The Carters took a sample to Cabot, which refused to pay for a water purification system. There are no materials used in natural gas drilling activities that use fecal coliform, according to Cabot. But the Carters believed that newly excavated access roads had flooded, spilling manure from a nearby pasture into their well. Carter, a 70-year-old ex-factory worker on disability, got a credit card and charged $7,000 for the system. He’s still paying it off, waiting for a royalty check for the gas taken on his land, from the same company he believes did the initial polluting.
Ken Komorowski, a Cabot spokesman, said he doubts the fecal coliform could have come from the drilling.
“Cabot does employ state-of-the-art erosion controls and meets all DEP requirements in regards to storm water flows,” he said. “That would include runoff from any construction activity.”
But the Carters’ water had never been contaminated before. Their neighbors across the field had never had such violent stomach pains, either. It all happened just a few months after the drilling started.
“I wish that they would have helped us with it when we had a problem with the water and not kept pushing us aside,” Carter said. “They wouldn’t help. We called them, I don’t know how many times.”
Fecal coliform was just the beginning. Not long after Carter had ordered his purification system, stories about a “methane scare” started creeping up the hill. Stories about well water that was orangey-brown or gritty enough to clog a washing machine.
Water that would ignite and burn for 11 minutes if you touched a match to it.
On Jan. 1, 2009, Norma Fiorentino, one of Carter’s neighbors, heard several loud bangs coming from her yard. Her well had exploded. Twenty-one days later, Cabot began providing drinking water to four Dimock households. The Carters didn’t get any, despite the fact that they had to install a vent over their well to sift out the excess gas.
“We were the guinea pigs in this area,” Carter said. He folded his hands and reclined, 7,000 feet above what geologists believe to be the third largest cache of natural gas in the world.
Carter, along with all of Dimock, sits atop the Marcellus Shale — a 31 million acre subterranean rock formation that runs under parts of Ohio, Pennsylvania, West Virginia, New York’s Southern Tier. If harvested to its projected potential — as much as 363 trillion cubic feet of gas, according to one Penn State geoscientist — the Marcellus’ reserve would be enough to heat the entire United States for two years. It could also generate billions in revenues and a flood of new jobs. But what has many citizens ... in an uproar is the potential environmental cost of drilling. As Dimock illustrates, it can be quite a messy endeavor.
... In order to access gas in the Marcellus, (hydrofracking) a well involves forcing between 2 and 9 million gallons of water, sand and chemicals down thousands of feet into the ground to break up rock formations and unleash gas. Around half of the water used stays in the ground. The other half — usually between 1 and 4 million gallons — emerges from the well and rests in man-made “disposal pits.” A well can be fracked up to 10 times during its productive life, generating between 10 million and 40 million gallons of wastewater.

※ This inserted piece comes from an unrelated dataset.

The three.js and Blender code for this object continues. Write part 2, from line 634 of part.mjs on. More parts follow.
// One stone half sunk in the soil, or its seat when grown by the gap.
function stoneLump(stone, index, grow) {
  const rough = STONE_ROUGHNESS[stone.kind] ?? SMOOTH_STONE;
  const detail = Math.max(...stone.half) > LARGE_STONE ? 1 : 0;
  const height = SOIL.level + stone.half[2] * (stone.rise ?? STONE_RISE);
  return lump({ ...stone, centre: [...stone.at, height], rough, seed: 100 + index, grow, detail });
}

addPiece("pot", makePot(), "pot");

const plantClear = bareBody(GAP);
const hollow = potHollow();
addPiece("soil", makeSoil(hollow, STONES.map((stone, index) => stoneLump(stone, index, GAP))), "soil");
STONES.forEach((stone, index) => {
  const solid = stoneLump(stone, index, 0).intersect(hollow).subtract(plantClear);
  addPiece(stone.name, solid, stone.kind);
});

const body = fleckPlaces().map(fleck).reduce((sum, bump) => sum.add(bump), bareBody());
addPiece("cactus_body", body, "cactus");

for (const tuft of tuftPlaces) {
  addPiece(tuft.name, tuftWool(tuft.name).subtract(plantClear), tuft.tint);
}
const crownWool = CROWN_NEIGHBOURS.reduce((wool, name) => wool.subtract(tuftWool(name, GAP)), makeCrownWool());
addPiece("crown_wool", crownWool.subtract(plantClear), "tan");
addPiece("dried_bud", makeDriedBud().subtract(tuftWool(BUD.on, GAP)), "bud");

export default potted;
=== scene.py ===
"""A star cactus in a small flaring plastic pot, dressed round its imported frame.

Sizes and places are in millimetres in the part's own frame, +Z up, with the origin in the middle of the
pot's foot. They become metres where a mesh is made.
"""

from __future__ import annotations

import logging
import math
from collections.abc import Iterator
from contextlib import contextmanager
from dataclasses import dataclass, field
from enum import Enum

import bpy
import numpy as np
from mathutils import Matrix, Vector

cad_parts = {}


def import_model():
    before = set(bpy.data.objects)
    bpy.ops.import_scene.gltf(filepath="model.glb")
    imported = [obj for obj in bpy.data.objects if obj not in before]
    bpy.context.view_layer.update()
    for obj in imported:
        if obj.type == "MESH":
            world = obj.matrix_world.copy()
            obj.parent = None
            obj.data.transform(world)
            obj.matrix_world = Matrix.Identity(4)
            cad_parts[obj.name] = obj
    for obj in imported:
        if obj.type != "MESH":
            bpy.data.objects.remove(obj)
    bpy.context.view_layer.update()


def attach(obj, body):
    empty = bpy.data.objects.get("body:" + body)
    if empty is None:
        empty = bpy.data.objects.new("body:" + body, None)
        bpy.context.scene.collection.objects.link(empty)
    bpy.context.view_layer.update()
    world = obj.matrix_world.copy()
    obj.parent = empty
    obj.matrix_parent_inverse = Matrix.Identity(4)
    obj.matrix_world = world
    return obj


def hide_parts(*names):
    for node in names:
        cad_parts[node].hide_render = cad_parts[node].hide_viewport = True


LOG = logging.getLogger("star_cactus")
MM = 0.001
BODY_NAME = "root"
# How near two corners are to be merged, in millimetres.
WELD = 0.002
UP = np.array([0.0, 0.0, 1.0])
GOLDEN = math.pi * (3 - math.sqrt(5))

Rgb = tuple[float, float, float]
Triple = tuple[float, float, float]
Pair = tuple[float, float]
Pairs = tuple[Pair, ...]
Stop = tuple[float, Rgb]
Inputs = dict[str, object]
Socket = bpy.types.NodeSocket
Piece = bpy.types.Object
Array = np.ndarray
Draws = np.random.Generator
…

“That water has to go somewhere,” said Steve Penningroth, a co-founder of the Community Science Institute, a nonprofit organization that helps monitor the Cayuga watershed.
“The thing is it’s not water. It’s like you’re taking 5 million gallons of fresh water, and you’re contaminating it intentionally. You’re leaving half of it in the ground, and then you’re looking for a place to dispose of the other half.”
Under any other circumstances, the water stored at disposal pits would be considered hazardous waste and aggressively regulated. But thanks to the Federal Energy Policy Act, a piece of legislation signed into law by the Bush administration in 2005, oil and gas companies are exempt from much of the Safe Drinking Water Act. This essentially means that the chemicals being shot into the ground — benzene, methanol, ethylene glycol, among others — get a free pass.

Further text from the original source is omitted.